今回の登壇で語られたのは、まさにこの「次のステージ」へ進む過程、そしてその中で改めて感じた、仕事と家庭の在り方です。
「『仕事と家庭の両立』って、すごく優等生的な言葉だけど、実際にはどちらかを犠牲にしていることもある。どちらも完璧にしようと頑張りすぎると、自分自身が壊れてしまうこともある。だから私は今、共存という発想で考えているんです」
堀井さんは、3人の子どもの母でもあります。数年前、子育てと多忙な仕事に追われる日々の中で、自身の心と体に限界がきたことがあったと言います。
「朝、子どものお弁当を作り、送り出して、スタジオ入り。その後仕事を終えて、また夕食の準備。もちろん、子どもの話もちゃんと聞いてあげたいし、学校の面談もある。でも、それを“全部完璧にこなさなきゃ”って思っていたら、気付けば自分の時間が1秒もなかった。『あれ、私って何のために生きてるんだろう』とまで思ったことも」
そんな状況から抜け出すきっかけになったのが、「手放す」ことだったと言います。
「母だから○○すべき、妻だから○○をやらなければ、アナウンサーだから○○を失敗してはいけない。そんな“呪縛”を一つひとつ見つめ直して、時には手を抜き、時には委ねることを覚えたんです」
転機となったのがラジオやナレーションの仕事。テレビ局という組織を離れてフリーになった今、より自由度が高まり、自分の生活に合わせて働き方を調整できるようになったことで、心のバランスが整ってきたと語ります。
しかし、それは“楽をする”ことや“逃げる”ことではなく、自分にとって「持続可能」な働き方や生き方を見つけるという、ある意味で非常にチャレンジングな取り組みでした。
「会社に属していた頃は、部署の意向、編成の方針に応じて働いていた。でも今は、自分に何ができて、何をしたいかを自分で考えて提案し、それを形にしていく働き方。大変だけど、すごく充実しています」
堀井さんの話に共感する女性たちの姿が、今回の会場には多く見られました。自身もまた子育てや介護、パートナーの転勤など、多様なライフイベントにぶつかりながら働き続ける女性たちにとって、堀井さんの「共存」の考え方は、大きなヒントになったはずです。

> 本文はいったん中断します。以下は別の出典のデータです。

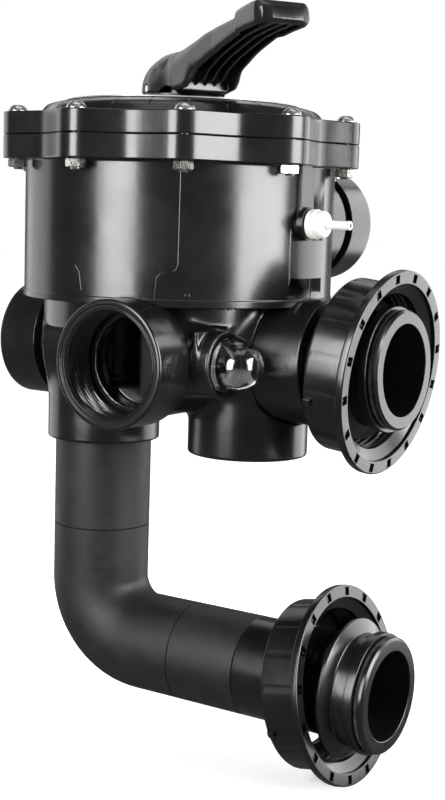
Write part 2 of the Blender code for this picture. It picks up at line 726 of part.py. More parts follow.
def sight_glass():
    """A clear dome with a flange that sits in the sight boss on a seal."""
    seat = 70 * MM
    flange_front = SIGHT_FACE_X + 0.5 * MM
    centre = SIGHT_FACE_X + 8.5 * MM
    flange_back = seat + 2.4 * MM
    wall = 2 * MM
    outer = [(DOME_R * math.sin(a), centre + DOME_R * math.cos(a)) for a in quarter(4)]
    inner = [((DOME_R - wall) * math.sin(a), centre + (DOME_R - wall) * math.cos(a)) for a in quarter(4)]
    profile = outer + [(DOME_R, flange_front), (16.4 * MM, flange_front), (16.4 * MM, flange_back)]
    profile += [(DOME_R - wall, flange_back)] + list(reversed(inner))
    glass = turned("sight_glass", profile, 20, CLEAR, ring=False)
    place(glass, VALVE, (0, SIGHT_Y, 0), "+X")
    place(o_ring("sight_glass_seal", 14 * MM, 0.9 * MM, seat + 1.2 * MM, 18), VALVE, (0, SIGHT_Y, 0), "+X")


def quarter(steps):
    return [math.pi / 2 * i / steps for i in range(steps + 1)]


def gauge_plug():
    """A white plug with a hose barb in the pressure port, on its seal."""
    head = GAUGE_FACE_X + 2.4 * MM
    profile = [
        (1.0 * MM, 128 * MM),
        (2.3 * MM, 128 * MM),
        (2.9 * MM, 125.5 * MM),
        (2.4 * MM, 125.3 * MM),
        (2.4 * MM, 111.5 * MM),
        (6.4 * MM, 110.6 * MM),
        (7.4 * MM, 109.4 * MM),
        (7.4 * MM, 105.6 * MM),
        (8.7 * MM, 105.2 * MM),
        (8.7 * MM, head),
        (6.0 * MM, head),
        (6.0 * MM, 90 * MM),
        (1.0 * MM, 90 * MM),
    ]
    at = (0, GAUGE_Y, GAUGE_Z)
    place(turned("gauge_plug", profile, 16, NYLON), VALVE, at, "+X")
    place(o_ring("gauge_plug_seal", 7.6 * MM, 0.9 * MM, GAUGE_FACE_X + 1.2 * MM, 16), VALVE, at, "+X")


def pipe(name, low, high, location, along="+Z", material=None):
    return place(washer(name, PIPE_R, PIPE_BORE_R, low, high, 28, material), VALVE, location, along)


def elbow_path(overrun):
    """Down the drop pipe's line, round the bend and along the lower union's line."""
    corner = Vector((DROP_X + ELBOW_BEND_R, 0, ELBOW_BEND_R - UNION_SPACING))
    points = [Vector((DROP_X, 0, ELBOW_TOP - GAP / 2 + overrun))]
    for turn in quarter(5):
        points.append(corner - ELBOW_BEND_R * Vector((math.cos(turn), 0, math.sin(turn))))
    return points + [Vector((ELBOW_END_X - GAP / 2 + overrun, 0, -UNION_SPACING))]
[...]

「完璧じゃなくていい。むしろ不完全な部分を認め合える関係性が、仕事でも家庭でも最も大切だと思う。自分や家族が今、何を一番大切にしたいかを話し合うことが必要」
その語り口には人生経験に基づく深い説得力があります。堀井さんはラジオの世界でも「言葉選びの確かさ」で知られていますが、その技術は現実を直視し、そして時に言葉に詰まりながらも「正直に伝える」姿勢に裏打ちされています。
これからの時代、働き方も生き方も、昔ながらの「理想の姿」から柔軟な「自分だけのスタイル」へと大きくシフトしつつあります。堀井さんは、まさにその過渡期の「今」を生き、そして語ることで、多くの人の気持ちに寄り添う存在となっています。

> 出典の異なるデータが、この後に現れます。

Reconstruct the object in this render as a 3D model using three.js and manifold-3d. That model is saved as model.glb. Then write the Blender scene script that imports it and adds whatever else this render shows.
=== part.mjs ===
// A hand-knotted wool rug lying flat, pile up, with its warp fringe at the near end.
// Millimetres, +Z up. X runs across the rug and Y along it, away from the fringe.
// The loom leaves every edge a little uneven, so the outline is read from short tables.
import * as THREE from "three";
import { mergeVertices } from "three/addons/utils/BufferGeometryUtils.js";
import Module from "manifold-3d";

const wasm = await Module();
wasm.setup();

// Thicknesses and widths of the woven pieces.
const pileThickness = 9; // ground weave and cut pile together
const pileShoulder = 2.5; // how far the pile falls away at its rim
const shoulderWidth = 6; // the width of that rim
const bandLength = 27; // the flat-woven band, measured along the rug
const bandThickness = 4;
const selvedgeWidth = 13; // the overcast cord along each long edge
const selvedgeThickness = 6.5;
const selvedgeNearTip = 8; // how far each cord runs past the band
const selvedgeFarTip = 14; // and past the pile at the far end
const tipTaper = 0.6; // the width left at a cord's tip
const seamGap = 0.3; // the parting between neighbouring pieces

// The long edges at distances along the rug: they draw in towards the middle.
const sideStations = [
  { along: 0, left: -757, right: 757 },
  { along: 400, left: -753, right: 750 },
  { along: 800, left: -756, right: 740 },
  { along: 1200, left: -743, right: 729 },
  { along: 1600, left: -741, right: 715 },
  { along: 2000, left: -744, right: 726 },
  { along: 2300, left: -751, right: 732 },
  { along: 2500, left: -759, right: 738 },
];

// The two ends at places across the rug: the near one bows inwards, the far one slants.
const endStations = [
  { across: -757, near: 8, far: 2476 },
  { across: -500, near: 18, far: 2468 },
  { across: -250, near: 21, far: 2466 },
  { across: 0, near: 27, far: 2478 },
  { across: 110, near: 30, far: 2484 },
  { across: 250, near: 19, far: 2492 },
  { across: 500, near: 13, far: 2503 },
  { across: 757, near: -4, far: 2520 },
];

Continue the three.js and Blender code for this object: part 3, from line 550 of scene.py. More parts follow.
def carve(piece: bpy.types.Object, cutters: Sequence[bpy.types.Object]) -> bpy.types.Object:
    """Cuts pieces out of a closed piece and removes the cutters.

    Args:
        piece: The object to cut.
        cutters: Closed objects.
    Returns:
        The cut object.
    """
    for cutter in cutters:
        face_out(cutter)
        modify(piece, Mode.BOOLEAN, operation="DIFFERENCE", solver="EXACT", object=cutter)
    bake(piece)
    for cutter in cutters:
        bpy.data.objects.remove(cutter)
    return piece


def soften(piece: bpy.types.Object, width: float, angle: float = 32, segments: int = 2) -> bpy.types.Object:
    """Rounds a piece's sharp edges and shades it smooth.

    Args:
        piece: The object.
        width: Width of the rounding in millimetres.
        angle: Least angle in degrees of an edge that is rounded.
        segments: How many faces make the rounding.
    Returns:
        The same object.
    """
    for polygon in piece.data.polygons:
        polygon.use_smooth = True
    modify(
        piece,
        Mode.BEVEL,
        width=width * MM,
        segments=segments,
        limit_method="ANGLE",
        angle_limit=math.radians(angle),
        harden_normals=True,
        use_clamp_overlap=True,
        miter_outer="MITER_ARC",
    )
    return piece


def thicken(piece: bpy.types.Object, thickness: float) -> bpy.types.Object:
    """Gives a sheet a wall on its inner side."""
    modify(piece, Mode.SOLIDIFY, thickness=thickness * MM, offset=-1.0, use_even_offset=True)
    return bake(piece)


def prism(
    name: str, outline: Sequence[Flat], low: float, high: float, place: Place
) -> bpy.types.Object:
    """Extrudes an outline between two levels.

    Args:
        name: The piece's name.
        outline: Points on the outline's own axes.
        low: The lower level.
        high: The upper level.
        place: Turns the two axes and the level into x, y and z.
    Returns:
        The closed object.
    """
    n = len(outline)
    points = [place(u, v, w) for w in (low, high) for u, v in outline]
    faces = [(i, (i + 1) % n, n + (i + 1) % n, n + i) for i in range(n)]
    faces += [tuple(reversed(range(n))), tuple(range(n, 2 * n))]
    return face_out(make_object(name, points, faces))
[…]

講演の最後、彼女が口にした言葉は、来場者の記憶に深く残ったに違いありません。
「いつか子育てが終わって、また人生が変わるタイミングが来ても、私はそのときの“私らしさ”を見つめて生きていきたい。共存しながら、変わり続けることを恐れなくていいんです」
静かな拍手が、講演会場を包みました。
年齢や立場に関係なく、自分の人生をどうデザインしていくか。堀井美香さんの実体験に基づくメッセージは、現代を生きる私たち一人ひとりに、多くの気づきをもたらしてくれました。どこか勇気をもらえる、そんな時間だったのです。